-- start of PROVIDED RECORDS --
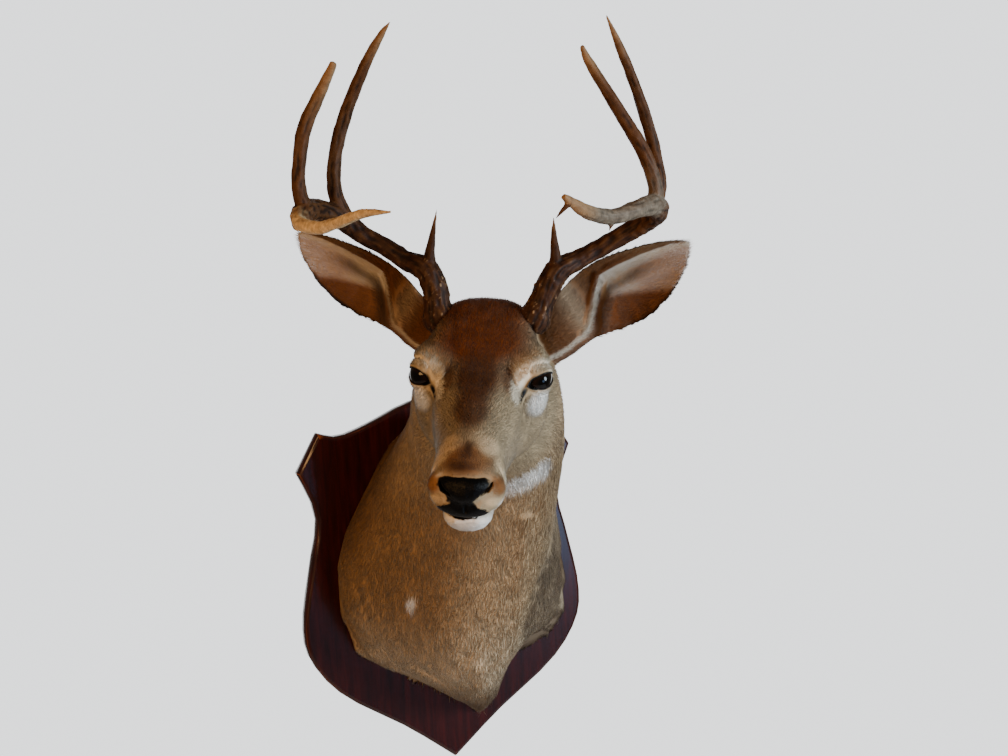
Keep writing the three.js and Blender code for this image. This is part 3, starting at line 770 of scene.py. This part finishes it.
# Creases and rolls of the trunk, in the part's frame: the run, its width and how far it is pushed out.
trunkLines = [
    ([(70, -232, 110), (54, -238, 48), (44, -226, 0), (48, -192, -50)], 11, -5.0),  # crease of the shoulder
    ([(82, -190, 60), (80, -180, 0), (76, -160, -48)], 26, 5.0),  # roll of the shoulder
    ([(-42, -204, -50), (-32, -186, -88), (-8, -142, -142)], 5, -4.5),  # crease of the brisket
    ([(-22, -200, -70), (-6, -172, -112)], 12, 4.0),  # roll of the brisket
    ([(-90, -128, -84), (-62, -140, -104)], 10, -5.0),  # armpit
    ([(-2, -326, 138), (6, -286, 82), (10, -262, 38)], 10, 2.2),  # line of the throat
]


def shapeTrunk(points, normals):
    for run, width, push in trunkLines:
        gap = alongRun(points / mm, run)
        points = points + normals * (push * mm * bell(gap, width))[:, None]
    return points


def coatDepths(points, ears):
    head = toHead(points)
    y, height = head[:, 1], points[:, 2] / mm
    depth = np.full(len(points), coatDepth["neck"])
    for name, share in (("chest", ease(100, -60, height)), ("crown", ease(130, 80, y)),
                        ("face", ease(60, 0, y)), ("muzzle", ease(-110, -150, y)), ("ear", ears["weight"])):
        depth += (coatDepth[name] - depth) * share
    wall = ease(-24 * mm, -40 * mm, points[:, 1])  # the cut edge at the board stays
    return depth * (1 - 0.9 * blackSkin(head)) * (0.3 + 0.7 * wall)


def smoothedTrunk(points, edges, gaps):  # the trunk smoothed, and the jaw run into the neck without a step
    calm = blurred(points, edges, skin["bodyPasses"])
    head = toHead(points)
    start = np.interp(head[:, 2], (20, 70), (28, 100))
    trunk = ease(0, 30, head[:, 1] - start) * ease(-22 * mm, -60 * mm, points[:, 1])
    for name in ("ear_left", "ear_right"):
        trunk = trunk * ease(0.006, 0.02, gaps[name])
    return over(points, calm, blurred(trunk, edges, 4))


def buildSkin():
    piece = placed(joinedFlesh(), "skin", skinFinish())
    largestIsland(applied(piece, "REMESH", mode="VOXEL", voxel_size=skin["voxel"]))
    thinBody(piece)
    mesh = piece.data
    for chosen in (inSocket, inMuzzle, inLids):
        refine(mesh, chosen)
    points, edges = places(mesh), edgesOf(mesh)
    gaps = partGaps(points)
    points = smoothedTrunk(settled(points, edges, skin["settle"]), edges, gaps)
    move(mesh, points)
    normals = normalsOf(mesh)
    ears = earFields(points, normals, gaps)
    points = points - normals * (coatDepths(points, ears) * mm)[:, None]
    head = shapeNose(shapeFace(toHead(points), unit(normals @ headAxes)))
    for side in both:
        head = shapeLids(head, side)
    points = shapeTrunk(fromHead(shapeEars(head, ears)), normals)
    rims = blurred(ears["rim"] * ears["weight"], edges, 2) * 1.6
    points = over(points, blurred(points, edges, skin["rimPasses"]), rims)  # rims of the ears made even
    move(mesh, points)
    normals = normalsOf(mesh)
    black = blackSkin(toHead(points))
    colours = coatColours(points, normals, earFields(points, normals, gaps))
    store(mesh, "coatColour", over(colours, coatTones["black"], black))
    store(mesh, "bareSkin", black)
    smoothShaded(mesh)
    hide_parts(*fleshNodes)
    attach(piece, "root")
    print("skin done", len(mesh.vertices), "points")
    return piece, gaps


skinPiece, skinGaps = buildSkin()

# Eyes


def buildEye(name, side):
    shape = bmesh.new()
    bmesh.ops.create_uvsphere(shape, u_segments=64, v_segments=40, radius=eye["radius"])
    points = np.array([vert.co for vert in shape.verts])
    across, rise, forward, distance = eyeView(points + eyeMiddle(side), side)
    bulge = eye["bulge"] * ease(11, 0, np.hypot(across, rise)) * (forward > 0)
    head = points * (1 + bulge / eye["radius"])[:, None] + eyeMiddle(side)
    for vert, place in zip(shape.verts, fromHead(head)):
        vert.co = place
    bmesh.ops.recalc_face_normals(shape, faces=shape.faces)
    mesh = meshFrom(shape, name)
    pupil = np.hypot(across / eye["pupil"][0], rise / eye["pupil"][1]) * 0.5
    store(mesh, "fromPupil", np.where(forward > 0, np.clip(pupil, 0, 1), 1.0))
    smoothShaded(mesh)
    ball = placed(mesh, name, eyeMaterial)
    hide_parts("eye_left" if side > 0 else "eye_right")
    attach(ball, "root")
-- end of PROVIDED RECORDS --
-- start of PROVIDED RECORDS --
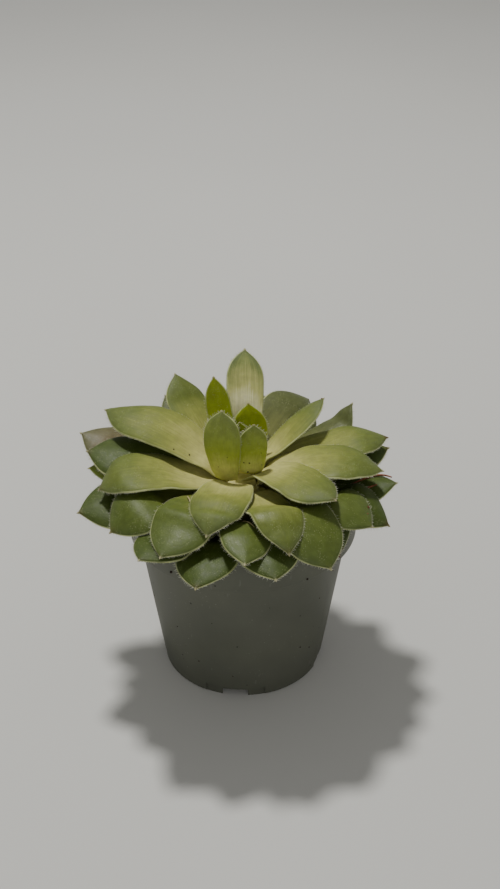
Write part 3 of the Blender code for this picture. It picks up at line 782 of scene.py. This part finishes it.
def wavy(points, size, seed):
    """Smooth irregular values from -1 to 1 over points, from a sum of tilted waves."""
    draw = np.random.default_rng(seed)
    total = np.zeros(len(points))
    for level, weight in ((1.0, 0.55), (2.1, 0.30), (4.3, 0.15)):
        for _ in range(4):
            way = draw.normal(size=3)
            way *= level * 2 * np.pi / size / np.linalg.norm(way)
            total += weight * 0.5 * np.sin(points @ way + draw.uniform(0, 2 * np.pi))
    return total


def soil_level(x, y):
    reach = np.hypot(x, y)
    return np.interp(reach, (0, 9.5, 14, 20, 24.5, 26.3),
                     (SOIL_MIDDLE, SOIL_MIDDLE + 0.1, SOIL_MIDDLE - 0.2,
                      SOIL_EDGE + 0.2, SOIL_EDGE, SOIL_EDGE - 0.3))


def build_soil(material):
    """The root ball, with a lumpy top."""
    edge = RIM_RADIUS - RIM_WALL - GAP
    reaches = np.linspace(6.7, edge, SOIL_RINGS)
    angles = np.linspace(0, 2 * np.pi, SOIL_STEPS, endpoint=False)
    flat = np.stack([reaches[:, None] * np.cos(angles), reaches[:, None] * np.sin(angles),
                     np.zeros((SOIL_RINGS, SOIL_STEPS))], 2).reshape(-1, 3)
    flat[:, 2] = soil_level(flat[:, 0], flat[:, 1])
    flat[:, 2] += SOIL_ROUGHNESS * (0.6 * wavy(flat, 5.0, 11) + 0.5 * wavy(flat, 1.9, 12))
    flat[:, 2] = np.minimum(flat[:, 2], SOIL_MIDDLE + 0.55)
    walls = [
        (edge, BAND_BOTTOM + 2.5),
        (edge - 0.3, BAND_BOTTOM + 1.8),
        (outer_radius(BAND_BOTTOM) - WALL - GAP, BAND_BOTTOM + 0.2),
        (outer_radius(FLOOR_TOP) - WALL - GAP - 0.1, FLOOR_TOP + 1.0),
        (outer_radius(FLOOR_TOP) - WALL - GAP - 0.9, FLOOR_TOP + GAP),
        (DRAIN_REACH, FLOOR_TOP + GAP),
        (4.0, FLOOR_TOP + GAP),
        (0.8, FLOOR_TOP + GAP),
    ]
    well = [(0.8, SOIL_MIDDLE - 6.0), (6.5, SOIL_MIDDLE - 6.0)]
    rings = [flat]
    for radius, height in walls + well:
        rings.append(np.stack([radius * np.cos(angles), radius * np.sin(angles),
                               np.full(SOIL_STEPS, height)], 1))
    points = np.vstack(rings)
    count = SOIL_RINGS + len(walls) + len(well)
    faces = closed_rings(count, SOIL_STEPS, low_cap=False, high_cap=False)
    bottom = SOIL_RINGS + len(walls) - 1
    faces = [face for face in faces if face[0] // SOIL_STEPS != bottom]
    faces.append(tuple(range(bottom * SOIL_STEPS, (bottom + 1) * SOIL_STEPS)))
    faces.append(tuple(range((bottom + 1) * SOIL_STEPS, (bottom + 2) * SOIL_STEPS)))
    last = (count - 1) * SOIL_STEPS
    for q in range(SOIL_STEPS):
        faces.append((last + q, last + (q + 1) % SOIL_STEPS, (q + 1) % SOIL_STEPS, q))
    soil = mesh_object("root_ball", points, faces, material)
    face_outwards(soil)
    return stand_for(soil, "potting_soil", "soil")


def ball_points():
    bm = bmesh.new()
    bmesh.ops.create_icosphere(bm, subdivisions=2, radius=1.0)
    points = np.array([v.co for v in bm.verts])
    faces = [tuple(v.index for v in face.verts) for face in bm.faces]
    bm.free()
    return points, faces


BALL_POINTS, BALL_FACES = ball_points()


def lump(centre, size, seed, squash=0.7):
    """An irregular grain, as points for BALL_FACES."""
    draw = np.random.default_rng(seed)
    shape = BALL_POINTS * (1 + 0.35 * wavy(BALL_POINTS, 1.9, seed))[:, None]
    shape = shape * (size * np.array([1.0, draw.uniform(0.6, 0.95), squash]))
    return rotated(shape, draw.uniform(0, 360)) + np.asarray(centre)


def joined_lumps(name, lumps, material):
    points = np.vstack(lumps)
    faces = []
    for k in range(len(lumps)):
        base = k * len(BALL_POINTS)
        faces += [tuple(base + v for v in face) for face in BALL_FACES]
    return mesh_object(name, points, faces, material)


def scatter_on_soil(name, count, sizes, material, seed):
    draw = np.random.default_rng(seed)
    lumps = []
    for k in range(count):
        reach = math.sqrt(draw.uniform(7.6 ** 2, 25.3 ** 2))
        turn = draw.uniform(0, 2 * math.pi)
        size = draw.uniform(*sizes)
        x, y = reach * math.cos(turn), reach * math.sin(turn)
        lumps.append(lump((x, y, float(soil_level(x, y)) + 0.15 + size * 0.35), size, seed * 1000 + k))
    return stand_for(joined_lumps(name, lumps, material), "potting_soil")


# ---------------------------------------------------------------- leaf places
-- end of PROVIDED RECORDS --
GIVEN PROBLEM => Retype only this portion of the data above: the line containing "Write part 3", the line containing "SOIL_EDGE + 0.2, SOIL_EDGE, SOIL_EDGE", and all lines between them, exactly.

RESPONSE BELOW =>
Write part 3 of the Blender code for this picture. It picks up at line 782 of scene.py. This part finishes it.
def wavy(points, size, seed):
    """Smooth irregular values from -1 to 1 over points, from a sum of tilted waves."""
    draw = np.random.default_rng(seed)
    total = np.zeros(len(points))
    for level, weight in ((1.0, 0.55), (2.1, 0.30), (4.3, 0.15)):
        for _ in range(4):
            way = draw.normal(size=3)
            way *= level * 2 * np.pi / size / np.linalg.norm(way)
            total += weight * 0.5 * np.sin(points @ way + draw.uniform(0, 2 * np.pi))
    return total


def soil_level(x, y):
    reach = np.hypot(x, y)
    return np.interp(reach, (0, 9.5, 14, 20, 24.5, 26.3),
                     (SOIL_MIDDLE, SOIL_MIDDLE + 0.1, SOIL_MIDDLE - 0.2,
                      SOIL_EDGE + 0.2, SOIL_EDGE, SOIL_EDGE - 0.3))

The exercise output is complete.